The price, or prices, to be paid are (i) For the operator -->, whilst fulfilling many desiderata of implication, several basic rules must be declared invalid ( --> Contraction, --> Importation for example); (ii) the complexity of the predicates for the extension of T is high: the minimal T-predicate for the "ultimately true" sentences has the same complexity as H.Herzberger's set of "stably true" sentences (indeed over a model such as that of arithmetic the two sets are recursively isomorphic, and in this context both are far beyond the reach of our best efforts of proof-theoretic analysis of, say, second order arithmetic.)

Field has further advanced the claim that this model provides some form of escape from the usual semantic paradoxes, and their revengeful strengthenings. It seems unclear (to this reader at least) how this claim can be substantiated, but partly this escape seems to be engineered by arguing that sufficiently complex "determinately true" predicates (viewed as strengthening the usual "truth"-predicate), are no longer obviously subject to the law of excluded middle.


Volker Halbach: Axiomatising Kripke's theory of truth (joint work with Leon Horsten)

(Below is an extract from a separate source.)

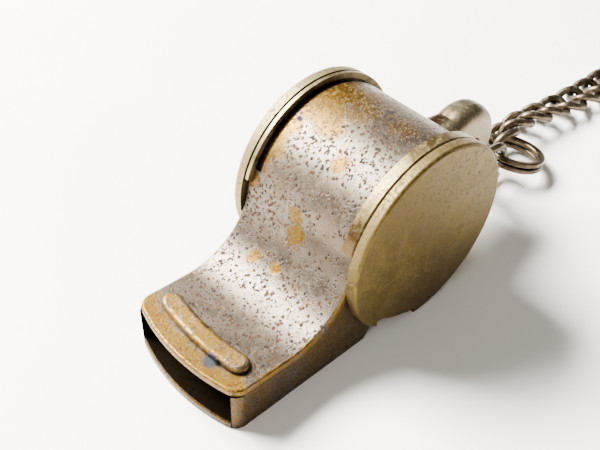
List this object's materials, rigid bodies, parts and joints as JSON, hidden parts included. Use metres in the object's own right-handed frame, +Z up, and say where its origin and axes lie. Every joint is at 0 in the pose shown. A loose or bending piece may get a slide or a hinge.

There have been several attempts to axiomatise Kripke's theory of truth. The best known attempt is Feferman's theory KF (Solomon Feferman: Reflecting on incompleteness, The Journal of Symbolic Logic, vol. 56 (1991), pp. 1–49), which is formulated in classical logic. It has been argued by Reinhardt and others that Feferman's approach is not thoroughly satisfactory, because KF tries to capture a partial notion of truth in classical logic. Reinhardt issued the challenge to provide a natural axiomatisation of Kripke's theory that does not make use of classical logic. We shall take up the challenge by providing a formal system in Strong Kleene logic. This system will be shown to be proof-theoretically much weaker than Feferman's axiomatisation in classical logic.